## [PROBLEM STATEMENT]
Copy out every line exactly as given.

## [SUPPLIED MATERIAL]
· · ·

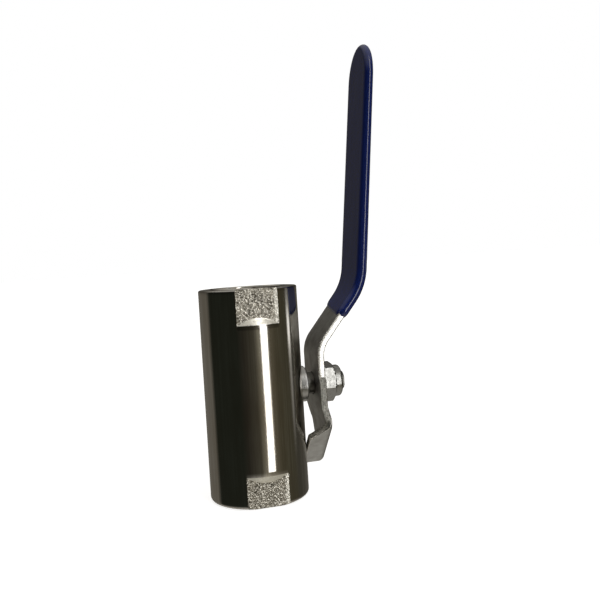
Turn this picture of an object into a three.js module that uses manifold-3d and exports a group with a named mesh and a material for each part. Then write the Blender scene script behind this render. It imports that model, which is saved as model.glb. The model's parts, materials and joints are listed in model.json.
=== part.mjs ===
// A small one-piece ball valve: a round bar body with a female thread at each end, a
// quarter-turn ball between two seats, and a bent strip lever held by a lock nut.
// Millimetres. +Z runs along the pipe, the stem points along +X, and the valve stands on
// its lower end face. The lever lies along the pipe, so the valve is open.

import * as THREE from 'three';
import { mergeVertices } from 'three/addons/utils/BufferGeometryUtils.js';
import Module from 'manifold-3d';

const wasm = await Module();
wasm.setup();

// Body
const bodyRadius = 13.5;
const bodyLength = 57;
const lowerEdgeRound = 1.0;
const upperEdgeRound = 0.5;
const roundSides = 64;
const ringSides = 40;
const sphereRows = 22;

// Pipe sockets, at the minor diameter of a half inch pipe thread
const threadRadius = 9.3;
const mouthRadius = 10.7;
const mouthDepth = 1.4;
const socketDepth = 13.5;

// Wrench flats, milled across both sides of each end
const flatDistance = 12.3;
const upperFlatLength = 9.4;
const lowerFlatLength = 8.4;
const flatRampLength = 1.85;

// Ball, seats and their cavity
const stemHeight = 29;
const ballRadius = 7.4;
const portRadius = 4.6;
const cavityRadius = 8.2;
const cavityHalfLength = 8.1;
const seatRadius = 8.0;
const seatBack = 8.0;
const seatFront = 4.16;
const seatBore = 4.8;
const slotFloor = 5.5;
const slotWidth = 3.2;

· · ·

## [OUTPUT OF THE EXERCISE]
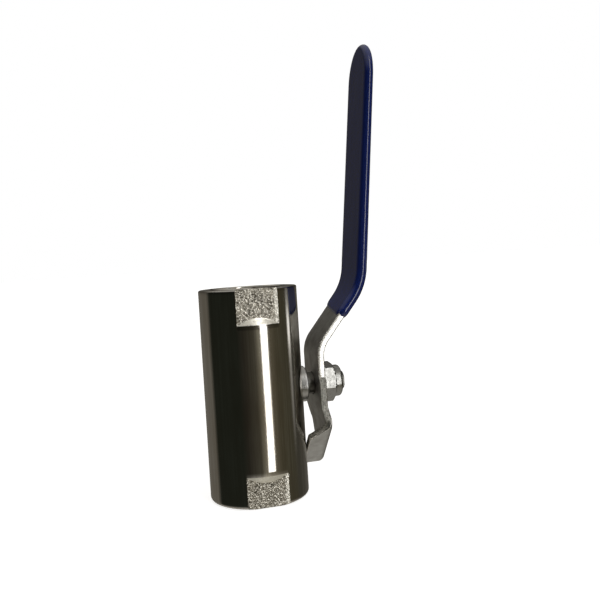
Turn this picture of an object into a three.js module that uses manifold-3d and exports a group with a named mesh and a material for each part. Then write the Blender scene script behind this render. It imports that model, which is saved as model.glb. The model's parts, materials and joints are listed in model.json.
=== part.mjs ===
// A small one-piece ball valve: a round bar body with a female thread at each end, a
// quarter-turn ball between two seats, and a bent strip lever held by a lock nut.
// Millimetres. +Z runs along the pipe, the stem points along +X, and the valve stands on
// its lower end face. The lever lies along the pipe, so the valve is open.

import * as THREE from 'three';
import { mergeVertices } from 'three/addons/utils/BufferGeometryUtils.js';
import Module from 'manifold-3d';

const wasm = await Module();
wasm.setup();

// Body
const bodyRadius = 13.5;
const bodyLength = 57;
const lowerEdgeRound = 1.0;
const upperEdgeRound = 0.5;
const roundSides = 64;
const ringSides = 40;
const sphereRows = 22;

// Pipe sockets, at the minor diameter of a half inch pipe thread
const threadRadius = 9.3;
const mouthRadius = 10.7;
const mouthDepth = 1.4;
const socketDepth = 13.5;

// Wrench flats, milled across both sides of each end
const flatDistance = 12.3;
const upperFlatLength = 9.4;
const lowerFlatLength = 8.4;
const flatRampLength = 1.85;

// Ball, seats and their cavity
const stemHeight = 29;
const ballRadius = 7.4;
const portRadius = 4.6;
const cavityRadius = 8.2;
const cavityHalfLength = 8.1;
const seatRadius = 8.0;
const seatBack = 8.0;
const seatFront = 4.16;
const seatBore = 4.8;
const slotFloor = 5.5;
const slotWidth = 3.2;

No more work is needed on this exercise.